In contrast to micro-benchmarks, a macro-benchmarks (or real applications) tell a truer story of how the cluster is working. These benchmarks use multiple aspects of the cluster to run a real application (or something that resembles a real application). The HPC challenge suite is included in this list, but it is really a collection of micro and macro benchmarks. Overall, it does exercise large aspects of the cluster. Your applications fall into the macro category and running them with a known data set is a great way to track cluster performance. The NAS parallel benchmarks are self validating, that is if they check that the answer is right. This check is important as fast wrong answers are just as wrong as slow ones. The table below provides some good macro benchmarks. As these are fairly common benchmarks, you may find results from clusters posted on the Internet. As with the micro-benchmarks this is not an exhaustive list.

[TABLE="head;width=100%"]Macro Benchmark|Application Area
Gromacs{br} Gromacs Benchmarks|Molecular Dynamics, a good measure of floating point performance (and maximum power usage)
NAS Parallel Suite | Computational Fluid Dynamics Kernels with self checking of results and versions for both MPI and OpenMP
HPC Challenge Suite|Includes several benchmark programs to test, computation, communication, and memory bandwidth, includes HPL
[/TABLE]Table Two: Macro-benchmarks for clusters

You will notice that HPL is not on my list. It is part of the HPC Challenge Suite, however. The reason for this is a good HPL number can require a large amount of work and for best results should be sized to the number of nodes and total amount of memory. Once this is done it can be used as a baseline test, but there is no real need to "over optimize" the HPL portion of the Challenge Suite.

Another type of benchmark not mentioned is parallel I/O. Because parallel I/O is so application specific, it is hard to have a set of benchmarks to measure the variation in all these of systems. With this in mind, it is possible to measure some aspects of parallel I/O as described in A Benchmark for Parallel File Systems on ClusterMonkey.net.

There are some wrapper scripts that help run multiple benchmarks. Have a look at Cbench or the Beowulf Performance Suite (BPS) if you want to automate some of your benchmarking. One nice feature of the BPS is the ability to create HTML output pages for the results. An example of the output can be found here. (Full disclosure: I helped create the BPS suite and now maintain this package.)

Remember Your Statistics

When talking about benchmarks, it is important to remember statistics. Any time you take a measurement, random variation comes into play. Using basic statistics is a way to measure and report this variation. The first step in good statistical benchmarking is to do repeated runs. If you want your benchmarks to have meaning, you should run each test a minimum of three times(five is much better) and report the average and standard deviation (a measure of the spread of the results). Almost all spreadsheets have standard deviation functions, or you can include the calculation in a wrapper script. Of course, multiple benchmark runs require more time, which is why good benchmarking data is hard to find. With today's processors, single runs are not much use because shared caches, throttling, and power-saving methods may skew individual results.

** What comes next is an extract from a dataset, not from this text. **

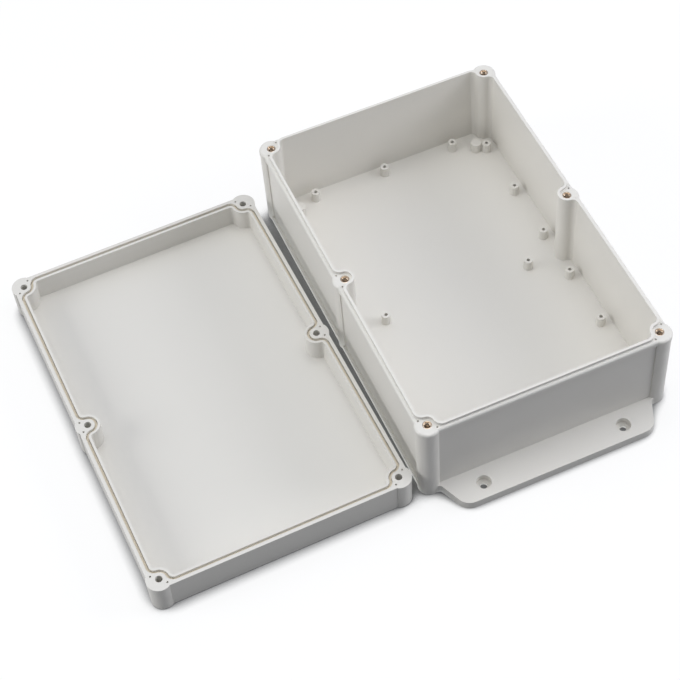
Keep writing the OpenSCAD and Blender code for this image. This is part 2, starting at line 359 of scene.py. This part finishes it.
def white_table():
    """A plain white table. The camera and every reflection see it near white, with a painted
    shadow only at the foot of the object and in the gap between two walls. To all other light it
    is a grey, which lights the object's sides softly, and it throws some light back in such a
    gap."""
    bpy.ops.mesh.primitive_plane_add(size=8)
    table = bpy.context.object
    table.name = "table"
    n = material_nodes("table_white")
    # Painted shadow: the table's glow dims with its openness at the foot of a wall and in a gap
    off_foot = n.between(n.openness(FOOT_REACH), FOOT_LEVEL, 1, *FOOT_OPENNESS)
    off_gap = n.between(n.openness(GAP_REACH), 0, 1, *GAP_OPENNESS)
    glow = n.add("Emission", {
        "Color": (1, 1, 1, 1), "Strength": n.combine("MULTIPLY", off_foot, off_gap),
    })
    matt_white = n.add("BsdfDiffuse", {"Color": (1, 1, 1, 1)})
    seen = n.mix_shaders(TABLE_LIT_SHARE, glow, matt_white)
    matt_grey = n.add("BsdfDiffuse", {"Color": (*TABLE_GREY, 1)})
    gap_light = n.add("Emission", {
        "Color": (*GAP_LIGHT_TINT, 1), "Strength": n.between(off_gap, GAP_LIGHT_LEVEL, 0),
    })
    given = n.add("AddShader", {0: matt_grey.outputs[0], 1: gap_light.outputs[0]})
    path = n.add("LightPath").outputs
    sight = n.combine("MAXIMUM", path["Is Camera Ray"], path["Is Glossy Ray"])
    sight = n.combine("MAXIMUM", sight, path["Is Transmission Ray"])
    table.data.materials.append(n.surface(n.mix_shaders(sight, given, seen)))


def room():
    """The light of the room itself, from all round the object."""
    n = Nodes(bpy.data.worlds.new("studio"), "World")
    direction = n.add("TexCoord").outputs["Generated"]
    facing = n.add("VectorMath", {0: direction, 1: DARK_SIDE}, operation="DOT_PRODUCT")
    cosine = facing.outputs["Value"]
    level = n.between(cosine, ROOM_LEVEL, DARK_SIDE_LEVEL, *DARK_SIDE_COSINES)
    light = n.add("Background", {"Color": (*ROOM_TINT, 1), "Strength": level})
    bpy.context.scene.world = n.surface(light)


def soft_box(name, place, size, level, colour):
    """A soft box that lights a face turned to it at the lit point up to this level, where 1
    shows a colour as it is written."""
    towards = LIT_POINT - Vector(place)
    data = bpy.data.lights.new(name, "AREA")
    data.shape = "RECTANGLE"
    data.size, data.size_y = size
    data.energy = level * math.pi ** 2 * towards.length ** 2
    data.color = colour
    lamp = bpy.data.objects.new(name, data)
    lamp.location = place
    lamp.rotation_mode = "QUATERNION"
    lamp.rotation_quaternion = towards.to_track_quat("-Z", "Y")
    bpy.context.scene.collection.objects.link(lamp)


def studio():
    """The table, the light of the room and three soft boxes: one above, one at each side."""
    white_table()
    room()
    soft_box("overhead", (0, 0.04, 1.55), size=(1.1, 1.1), level=0.36, colour=(1, 1, 0.99))
    soft_box("left_side", (-1.4, 0.2, 0.66), size=(0.8, 0.6), level=0.385, colour=(1, 1, 0.99))
    soft_box("right_side", (1.05, -0.4, 0.7), size=(0.7, 0.6), level=0.35,
             colour=(0.98, 0.99, 1.05))
    bpy.context.scene.view_settings.view_transform = "Standard"


make_camera()
studio()
dress("base_shell", plastic("base_plastic", BASE_TINT), edge=EDGE_WIDTH)
dress("lid_shell", plastic("lid_plastic", LID_TINT), edge=EDGE_WIDTH)
dress("lid_gasket", cord_rubber("sealing_cord", CORD_TINT))
turned_brass = brass("turned_brass")
for name in list(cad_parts):
    if name.startswith("insert_"):
        turned_insert(name, turned_brass)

You May Never Know The Full Story

One more issue needs to be mentioned, which is often a neglected or forgotten aspect of multi-core processors. You can read a longer description of the problem in Good Enough Will Have To Do, but the following example illustrates the point.

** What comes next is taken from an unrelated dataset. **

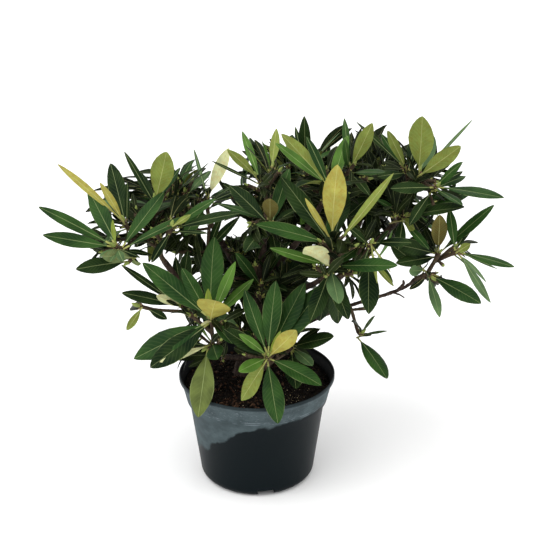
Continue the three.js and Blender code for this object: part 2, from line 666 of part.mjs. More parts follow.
const rhododendron = new THREE.Group();
addNode(rhododendron, 'pot', potSolid(), 'pot');
addNode(rhododendron, 'soil', soilSolid(), 'soil');
addNode(rhododendron, 'trunk', limbSolid(limbs.trunk, TRUNK.sides, TRUNK.steps), 'bark');
for (const [name, { from }] of Object.entries(BOUGHS)) {
  const isTrunk = from === 'trunk';
  const parent = limbSolid(limbs[from], isTrunk ? TRUNK.sides : BOUGH.sides,
    isTrunk ? TRUNK.steps : BOUGH.steps, CLEARANCE * 1.2);
  const bough = limbSolid(limbs[name], BOUGH.sides, BOUGH.steps).subtract(parent);
  addNode(rhododendron, name, largestPiece(bough), 'bark');
}
for (const mass of Object.keys(MASSES)) {
  addNode(rhododendron, mass, massSolid(mass), 'leaf');
}

export default rhododendron;
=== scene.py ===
"""A potted rhododendron: its plastic nursery pot, the compost in it, the trunk and boughs
under their bark, and the twigs, buds and leaves. Sizes are in millimetres and become
metres where a mesh is made. +Z is up, and the plant's front looks towards -Y."""
import math

import bmesh
import bpy
import numpy as np
from mathutils import Matrix, Vector, kdtree, noise


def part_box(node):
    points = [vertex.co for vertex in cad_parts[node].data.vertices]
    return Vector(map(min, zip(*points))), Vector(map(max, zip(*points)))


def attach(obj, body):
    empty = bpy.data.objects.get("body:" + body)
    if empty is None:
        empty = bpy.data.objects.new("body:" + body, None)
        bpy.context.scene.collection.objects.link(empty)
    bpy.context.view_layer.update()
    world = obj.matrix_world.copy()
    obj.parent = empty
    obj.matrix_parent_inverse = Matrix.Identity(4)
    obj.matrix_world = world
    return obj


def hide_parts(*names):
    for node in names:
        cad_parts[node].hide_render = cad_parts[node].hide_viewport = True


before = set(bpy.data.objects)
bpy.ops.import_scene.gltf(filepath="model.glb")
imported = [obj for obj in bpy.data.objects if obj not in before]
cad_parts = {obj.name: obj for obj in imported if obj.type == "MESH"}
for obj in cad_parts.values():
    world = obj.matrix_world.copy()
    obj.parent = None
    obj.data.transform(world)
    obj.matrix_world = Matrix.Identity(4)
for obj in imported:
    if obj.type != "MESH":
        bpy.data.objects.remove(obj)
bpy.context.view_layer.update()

MM = 0.001
UP = np.array([0.0, 0.0, 1.0])
GOLDEN_ANGLE = math.pi * (3 - math.sqrt(5))

# ---- the plant's sizes, as in the part's source --------------------------------------

CLEARANCE = 0.3
POT = {
    "height": 165, "rim_radius": 115, "lip_height": 6, "lip_taper": 3,
    "collar_radius": 107, "collar_height": 137,
    "shoulder_radius": 104.5, "shoulder_height": 126,
    "neck_radius": 99.5, "neck_height": 117,
    "foot_radius": 85.5, "foot_rounding": 14, "wall": 2,
}
NOTCH = {"count": 4, "width": 26, "depth": 54, "height": 11, "turn": 10}
SOIL = {"height": 150, "edge_drop": 3}

TRUNK = {
    "foot": (-20, 25, 150.3), "rise": (-20, 25, 192), "tip": (-2, 12, 246),
    "foot_radius": 12, "tip_radius": 8, "flare": 5.5,
}
# Each bough: the limb it springs from, how far up that limb, the point that it bends
# towards, its tip, and its radius at either end.
BOUGHS = {
    "bough_top": ("trunk", 0.97, (6, 14, 320), (14, 12, 405), (7, 5)),
    "bough_left": ("trunk", 0.66, (-72, 6, 262), (-130, -22, 352), (6.5, 4.5)),
    "bough_upper_left": ("bough_top", 0.2, (-32, 34, 320), (-62, 38, 378), (5, 4)),
    "bough_low_left": ("trunk", 0.3, (-34, 0, 186), (-46, -34, 206), (5.5, 4)),
    "bough_low_centre": ("trunk", 0.16, (-8, -24, 170), (14, -66, 206), (5, 4)),
    "bough_middle": ("trunk", 0.82, (2, -12, 240), (8, -16, 266), (4.5, 3.6)),
    "bough_centre": ("bough_top", 0.12, (52, -4, 290), (92, -62, 340), (5.5, 4)),
    "bough_top_right": ("bough_top", 0.42, (60, 20, 350), (92, 8, 425), (5, 4)),
    "bough_right": ("trunk", 0.72, (110, 44, 270), (196, 4, 398), (6.5, 4.5)),
    "bough_low_right": ("trunk", 0.42, (52, 16, 226), (126, -20, 284), (5.5, 4.5)),
    "bough_far_right": ("bough_low_right", 0.78, (146, -14, 316), (224, -27, 326), (4.2, 3.4)),
    "bough_back": ("bough_top", 0.3, (14, 60, 320), (22, 96, 348), (5, 4)),
    "bough_back_left": ("bough_left", 0.35, (-70, 56, 310), (-96, 80, 362), (4.6, 3.8)),
    "bough_back_right": ("bough_right", 0.45, (130, 60, 330), (150, 84, 362), (4.6, 3.8)),
    "bough_back_low": ("trunk", 0.5, (-4, 52, 204), (6, 82, 238), (4.6, 3.8)),
}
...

Assume you have a program that runs well using a single core. On a shared multi-core node, you have no control over what else is happening with the other cores. The best you can do is to have exclusive use of the whole socket (processor), but you usually don’t because most nodes now have a minimum of eight cores. If you share the core, your performance can be reduced by other programs running on the same node and using the same interconnect. If you use a node exclusively, then you can make some statements about top speed, but if your program can use eight cores, then it is parallel, and if it is parallel it may run optimally on eight individual nodes (one core each) due to memory contention and cache use. Therefore, if you spread your application across nodes, then you are back to sharing a processor with other applications, unless you have reserved one core on each of eight nodes, which is not a very economical thing to do. Unless you have full non-shared access to a multi-core cluster (as is done with HPL runs), there is no way to ensure you are getting best the performance.

Your Turn

Benchmarking is an important and useful tool for any computer system. Benchmarks for HPC clusters are actually a good way to ensure that things are working and that any software or hardware changes are helping and not hurting performance.

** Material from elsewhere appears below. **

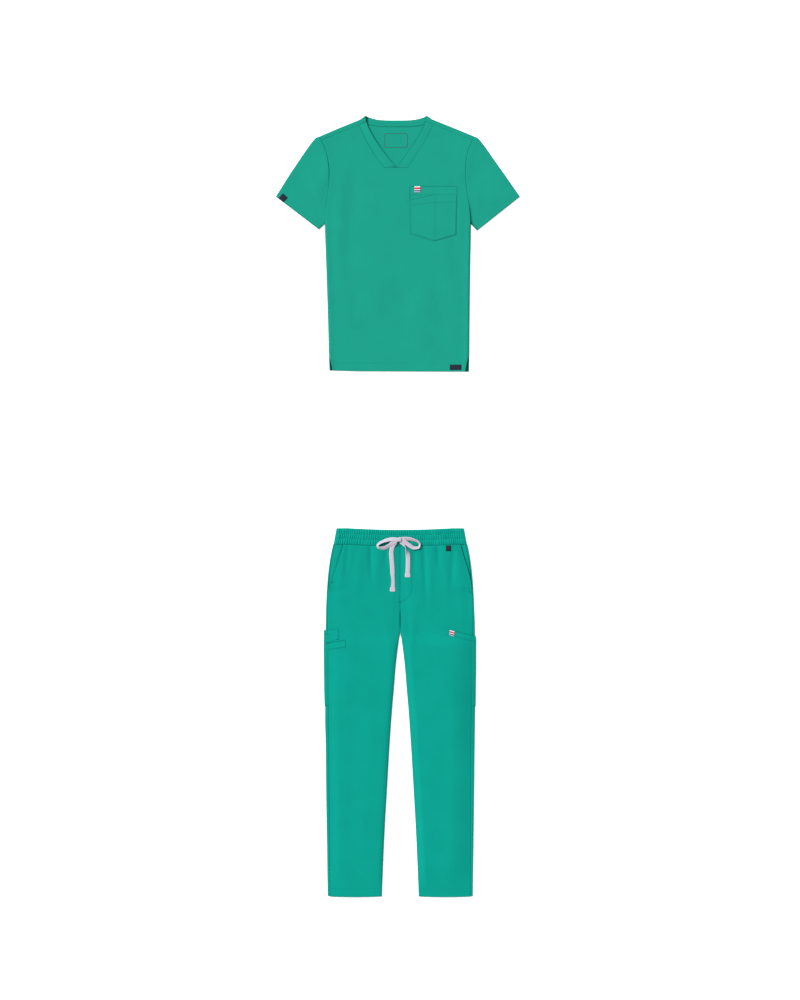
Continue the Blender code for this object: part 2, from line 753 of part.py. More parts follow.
def make_top_labels():
    over = (CLOTH + LABEL_WALL) / 2 + GAP + PATCH_CLEARANCE

    def on_pocket(x, drop):
        return top_point(x, drop, float(top_height(x, drop)) + LAYER + PATCH_CLEARANCE + over)

    def on_front(x, drop):
        return top_point(x, drop, float(top_height(x, drop)) + over)

    def on_sleeve(x, drop):
        return top_point(x, drop, UPPER + over)

    tab = upright(CHEST_TAB[0], CHEST_TAB[1], CHEST_TAB[2] + 2 * GAP, CHEST_TAB[3])
    label("chest_tab", tab, WHITE, on_pocket)
    label("hem_label", upright(*HEM_LABEL), NAVY, on_front)
    half = SLEEVE_TAG_SIDE / 2
    turn = SLEEVE_TAG_TURN
    corners = []
    for across, down in ((-half, -half), (half, -half), (half, half), (-half, half)):
        x = SLEEVE_TAG_CENTRE[0] + across * cos(turn) + down * sin(turn)
        drop = SLEEVE_TAG_CENTRE[1] - across * sin(turn) + down * cos(turn)
        corners.append((x, drop))
    label("sleeve_tag", corners, NAVY, on_sleeve)


# --- the trousers ----------------------------------------------------------------------


def trouser_point(x, drop, z):
    """x is from the trousers' middle line."""
    return (TROUSERS_CENTRE_X + x, WAIST_Y - drop, z)


def waist_seam(x):
    """Drop of the seam under the waistband, lower in the middle."""
    sides, middle = BAND_FOOT_DROP
    return middle + (sides - middle) * (np.abs(x) / BAND_FOOT_HALF) ** 2


def front_height(x, drop, side):
    """Middle height of the leg fronts: fullness under the band, less its troughs, plus the lift
    that keeps the slant pocket's mouth open."""
    x, drop = np.asarray(x, float), np.asarray(drop, float)
    fade = 1 - eased((drop - BAND_FOOT_DROP[0]) / PUFF_FADES_BY_DROP)
    puff = LEG_PUFF + (HIP_PUFF - LEG_PUFF) * fade
    left = np.ones(np.broadcast(x, drop).shape)
    for start_x, lean, start, end, width, depth in TROUGHS.rows:
        middle = start_x + lean * (drop - start)
        reach = eased((drop - start + 0.03) / 0.03) * eased((end - drop) / (0.6 * (end - start)))
        left = left * (1 - depth * reach * np.exp(-(((x - middle) / width) ** 2)))
    outer = read(LEG, "outer", drop)
    inner = read(LEG, "inner", drop)
    mouth = eased((MOUTH_BOTTOM_DROP - drop) / 0.018)
    from_edge = read(FRONT_EDGE[side], "x", drop) - np.abs(x)
    lift = MOUTH_LIFT * mouth * (1 - eased((from_edge - 0.014) / MOUTH_LIFT_REACH))
    sides = eased((outer - 0.010 - np.abs(x)) / 0.030) * eased((np.abs(x) - inner) / 0.025)
    at_hem = eased((LEG_HEM_DROP - drop) / 0.20)
    return UPPER + lift + puff * left * sides * (0.35 + 0.65 * at_hem)


LEG_DROPS = (
    [0.047, 0.058, 0.070, 0.0885, 0.1100, 0.1308, 0.1506, 0.1660, 0.1788, 0.2050, 0.2295]
    + [0.2600, 0.2888, 0.3085, 0.3423, 0.3846, 0.4250, 0.4551, 0.5003, 0.5961, 0.7089]
    + [0.8499, 0.9909, 1.0372]
)


def leg_drop(k, x):
    """Drop of the k-th row at x: the first follows the waist seam, the last the hem's bow."""
    drop = LEG_DROPS[k] + 0.0 * np.asarray(x, float)
    if k == 0:
        return waist_seam(x) + 1.5 * GAP
    if k == 1:
        return waist_seam(x) + 0.011
    if k == len(LEG_DROPS) - 1:
        middle = (read(LEG, "outer", LEG_HEM_DROP) + read(LEG, "inner", LEG_HEM_DROP)) / 2
        half = (read(LEG, "outer", LEG_HEM_DROP) - read(LEG, "inner", LEG_HEM_DROP)) / 2
        return drop + LEG_HEM_BOW * (1 - ((np.abs(x) - middle) / half) ** 2)
    return drop


def inner_edge(drop):
    """The inner edge, with half the seam's gap."""
    return read(LEG, "inner", drop) + GAP / 2


def make_leg_front(side, name):
    rows = []
    for k in range(len(LEG_DROPS)):
        across = np.linspace(0, 1, LEG_COLUMNS)
        inner, outer = inner_edge(LEG_DROPS[k]), read(FRONT_EDGE[side], "x", LEG_DROPS[k])
        x = inner + across * (outer - inner)
        drop = leg_drop(k, x)
        z = front_height(side * x, drop, side)
        rows.append([trouser_point(side * a, d, h) for a, d, h in zip(x, drop, z)])
    sheet(name, rows, TEAL)


def wrap_edge(side, drop):
    """Where the back's turned edge meets the front or the pocket facing."""
    front = float(read(FRONT_EDGE[side], "x", drop)) + GAP
    if drop > FACING_END_DROP[side]:
        return front
    return float(read(LEG, "outer", drop)) - HIP_WRAP


def make_leg_back(side, name):
    rows = []
    for k in range(len(LEG_DROPS)):
        base = LEG_DROPS[k]
        inner, outer = float(inner_edge(base)), float(read(LEG, "outer", base))
        end = min(wrap_edge(side, base), outer - FOLD_INSET - GAP)
        run = turned((inner, base), (outer, base), (end, base), LOWER, UPPER, steps=5)
        rows.append([trouser_point(side * x, leg_drop(k, x), z) for x, _, z in run])
    sheet(name, rows, TEAL)


def make_hip_pocket(side, name):
    """The pocket's facing, which shows between the slant mouth and the side."""
    rows = []
    for drop in np.linspace(FACING_TOP_DROP, FACING_END_DROP[side] - GAP, 9):
        narrows_from, narrows_over = FACING_NARROWS
        under = (FACING_UNDER + GAP) * eased((narrows_from - drop) / narrows_over) - GAP
        inner = float(read(FRONT_EDGE[side], "x", drop)) - under
        across = np.linspace(0, 1, 5)
        down = (drop - FACING_TOP_DROP) / (FACING_END_DROP[side] - GAP - FACING_TOP_DROP)
        outer = float(read(LEG, "outer", drop)) - HIP_WRAP - GAP * (1 + 4 * down)
        x = inner + across * (outer - inner)
        z = UPPER + FACING_CROWN * np.sin(pi * across) * (1 - 0.8 * down)
        rows.append([trouser_point(side * a, drop, h) for a, h in zip(x, z)])
    sheet(name, rows, TEAL)


def make_waistband():
    """A flattened tube: the upper layer is gathered on elastic, the lower one rests flat."""
    count = GATHERS * POINTS_PER_GATHER + 1
    u = np.linspace(-1, 1, count)
    phase = 2 * pi * np.arange(count) / POINTS_PER_GATHER
    drift = GATHER_DRIFT * (np.sin(7.3 * u + 0.6) + 0.6 * np.sin(17.1 * u))
    uneven = 0.75 + 0.25 * np.sin(11.9 * u + 1.3)
    rings = []
    for share, puff, wave in BAND_ROWS.rows:
        half = BAND_TOP_HALF + (BAND_FOOT_HALF - BAND_TOP_HALF) * share - FOLD_INSET
        x = u * half
        head = BAND_TOP_SAG * (1 - u * u)
        drop = head + share * (waist_seam(x) - GAP - head)
        ends = eased((1 - np.abs(u)) * half / BAND_END_REACH)
        swing = np.sin(phase + drift + 0.5 * sin(5 * share))
        z = UPPER + ends * (puff + GATHER_HEIGHT * (1 + wave * uneven * swing))
        upper = [trouser_point(a, d, h) for a, d, h in zip(x, drop, z)]
        under = np.linspace(1, -1, 13)[1:-1] * half
        under_u = under / half
        under_head = BAND_TOP_SAG * (1 - under_u**2)
        under_drop = under_head + share * (waist_seam(under) - GAP - under_head)
        lower = [trouser_point(a, d, LOWER) for a, d in zip(under, under_drop)]
        bends = []
        for end_x, end_drop, out in ((x[-1], drop[-1], 1), (x[0], drop[0], -1)):
            bend = []
            for angle in BEND_ANGLES:
                height = UPPER - FOLD_RADIUS * (1 - cos(angle))
                bend.append(trouser_point(end_x + out * FOLD_RADIUS * sin(angle), end_drop, height))
            bends.append(bend)
        rings.append(upper + bends[0] + lower + bends[1][::-1])
    sheet("waistband", rings, TEAL, ring=True)


def side_patch(name, side, table, band_columns=0):
    """A pocket that lies on the leg front, passes over the outseam and down the side fold.
    Rows after the second keep only the columns past the band."""
    rows = []
    for inner, inner_drop, outer_drop, bulge in table.rows:
        outline = float(read(LEG, "outer", outer_drop)) + bulge
        centre = outline - CLOTH / 2 - 1.5 * LAYER
        radius = 1.5 * LAYER
        if band_columns:
            band_end = min(max(inner, SIDE_STRIP_X), centre)
            xs = list(np.linspace(min(inner, SIDE_STRIP_X), band_end, band_columns + 1))
            xs += list(np.linspace(band_end, centre, 3))[1:]
        else:
            xs = list(np.linspace(inner, centre, 7))
        row = []
        for x in xs:
            share = (x - inner) / (outline - inner) if outline > inner else 0
            drop = inner_drop + share * (outer_drop - inner_drop)
            z = float(front_height(side * x, drop, side)) + LAYER + PATCH_CLEARANCE
            row.append(trouser_point(side * x, drop, z))
        top = row[-1][2]
        for angle in (30, 60, 90):
            a = radians(angle)
            fall = (top - LOWER - CLOTH) * (1 - cos(a))
            row.append(trouser_point(side * (centre + radius * sin(a)), outer_drop, top - fall))
        rows.append(row)

    def is_cloth(i, j):
        return i < 1 or not band_columns or j >= band_columns

    sheet(name, rows, TEAL, keep=is_cloth)


def make_trouser_labels():
    over = (CLOTH + LABEL_WALL) / 2 + GAP + PATCH_CLEARANCE

    def on_front(x, drop):
        return trouser_point(x, drop, float(front_height(x, drop, 1)) + over)

    def on_cargo(x, drop):
        z = float(front_height(x, drop, 1)) + LAYER + PATCH_CLEARANCE + over
        return trouser_point(x, drop, z)

    label("waist_tag", upright(*WAIST_TAG), NAVY, on_front)
    label("cargo_tab", CARGO_TAB.rows, WHITE, on_cargo)


def smooth_route(table, steps):
    """The table's columns along a smooth curve through its rows, by the length run."""
    places = np.array(table.rows)[:, :3]
    run = np.concatenate(([0], np.cumsum(np.linalg.norm(np.diff(places, axis=0), axis=1))))
    by_run = Table(("run", *table.columns), [(at, *row) for at, row in zip(run, table.rows)])
    count = (len(run) - 1) * steps + 1
    at = np.interp(np.linspace(0, len(run) - 1, count), np.arange(len(run)), run)
    return np.stack([read(by_run, column, at) for column in table.columns], axis=1)


def tape(name, table, steps=3):
    """A flat tape along a route; its width tilts about the route."""
    route = smooth_route(table, steps)
    plan = route[:, :2] * (1, -1)
    ahead = np.gradient(plan, axis=0)
    ahead = ahead / np.linalg.norm(ahead, axis=1)[:, None]
    rows = []
    for (x, drop, z, tilt, width), along in zip(route, ahead):
        level = np.array([-along[1], along[0]])
        row = []
        for share in (-0.5, 0.0, 0.5):
            out = share * TAPE_WIDTH * width
            dx, dy = level * out * cos(radians(tilt))
            crown = TAPE_CROWN * (1 - 4 * share * share)
            place = trouser_point(x + dx, drop, z + crown + out * sin(radians(tilt)))
            row.append((place[0], place[1] + dy, place[2]))
        rows.append(row)
    return sheet(name, rows, LILAC, wall=TAPE_THICKNESS)


def make_drawstring():
    tape("drawstring_loop_right", LOOP_RIGHT)
    tape("drawstring_loop_left", LOOP_LEFT)
    tape("drawstring_tail_right", TAIL_RIGHT)
    tape("drawstring_tail_left", TAIL_LEFT)
    mesh = bmesh.new()
    bmesh.ops.create_uvsphere(mesh, u_segments=16, v_segments=8, radius=0.5)
    centre = trouser_point(*KNOT_CENTRE, KNOT_FLOOR + KNOT_SIZE[2] / 2)
    for corner in mesh.verts:
        for axis in range(3):
            corner.co[axis] = centre[axis] + corner.co[axis] * KNOT_SIZE[axis]
    data = bpy.data.meshes.new("drawstring_knot")
    mesh.to_mesh(data)
    mesh.free()
    piece("drawstring_knot", data, LILAC)


for old in list(bpy.data.objects):
    bpy.data.objects.remove(old, do_unlink=True)
parts = bpy.data.collections.new("medical_scrubs")
bpy.context.scene.collection.children.link(parts)

make_top_back()
make_top_front()
make_neck_bands()
make_sleeves()
make_chest_pocket()
make_top_labels()
make_waistband()
for leg_side, word in ((-1, "right"), (1, "left")):
    make_leg_back(leg_side, f"leg_{word}_back")
    make_leg_front(leg_side, f"leg_{word}_front")
    make_hip_pocket(leg_side, f"hip_pocket_{word}")
    side_patch(f"cargo_pocket_{word}", leg_side, CARGO[leg_side], CARGO_BAND_COLUMNS)
side_patch("pen_pocket", -1, PEN_POCKET)
make_trouser_labels()
make_drawstring()
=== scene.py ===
from math import pi, radians

import bmesh
import bpy
import numpy as np
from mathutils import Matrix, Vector


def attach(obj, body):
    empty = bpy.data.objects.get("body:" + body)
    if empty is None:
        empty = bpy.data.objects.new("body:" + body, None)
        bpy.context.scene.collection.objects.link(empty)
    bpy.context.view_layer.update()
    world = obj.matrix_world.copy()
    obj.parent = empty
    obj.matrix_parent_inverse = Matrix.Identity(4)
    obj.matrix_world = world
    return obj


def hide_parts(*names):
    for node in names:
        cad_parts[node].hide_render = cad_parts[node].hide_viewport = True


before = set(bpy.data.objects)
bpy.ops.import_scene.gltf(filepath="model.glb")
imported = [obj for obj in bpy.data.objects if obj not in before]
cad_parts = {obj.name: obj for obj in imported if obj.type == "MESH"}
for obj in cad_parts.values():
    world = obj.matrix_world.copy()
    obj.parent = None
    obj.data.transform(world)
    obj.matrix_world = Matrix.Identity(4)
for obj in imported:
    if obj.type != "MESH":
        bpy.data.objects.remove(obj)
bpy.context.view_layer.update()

# A medical scrub set laid flat: a short-sleeved V-neck top above drawstring trousers.
# Metres, +Z up, +Y towards the neck, +X to the wearer's left. Drops are distances down from
# the top's neck point or from the trousers' waist edge.

# ---- Camera ---------------------------------------------------------------------------------
# It looks straight down from above the middle of the laid set, with parallel rays, and takes in
# 2.82 m from top to bottom.
camera_data = bpy.data.cameras.new("camera")
camera_data.type = "ORTHO"
camera_data.ortho_scale = 2.820
camera_data.clip_end = 20.0
camera = bpy.data.objects.new("camera", camera_data)
camera.location = (0.0051, 0.0197, 5.0)
bpy.context.scene.collection.objects.link(camera)
bpy.context.scene.camera = camera

# ---- Drawstring -----------------------------------------------------------------------------
# A flat woven tape, lilac grey with paler selvedges, tied in a bow in front of the waistband.
# Each tail ends in a folded, stitched end. The tape is about 12 mm wide and 1 mm thick.
WAIST_Y = -0.0609
TROUSERS_X = 0.0056
TAPE_WIDTH = 0.0118
TAPE_THICK = 0.0010
# rows of points between two rows of a route's table
TAPE_RUN = 14
WELD = 1e-5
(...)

It is important to understand that it is impossible to test everything and still have time for user applications. On a smoothly running cluster, a savvy administrator might drop a benchmark in the queue once in a while just to make sure things are working properly. And since you are an adroit system administrator you can compare them with the baseline numbers recorded earlier. Of course, if you don't keep tabs on how things are running, end users will always let you know!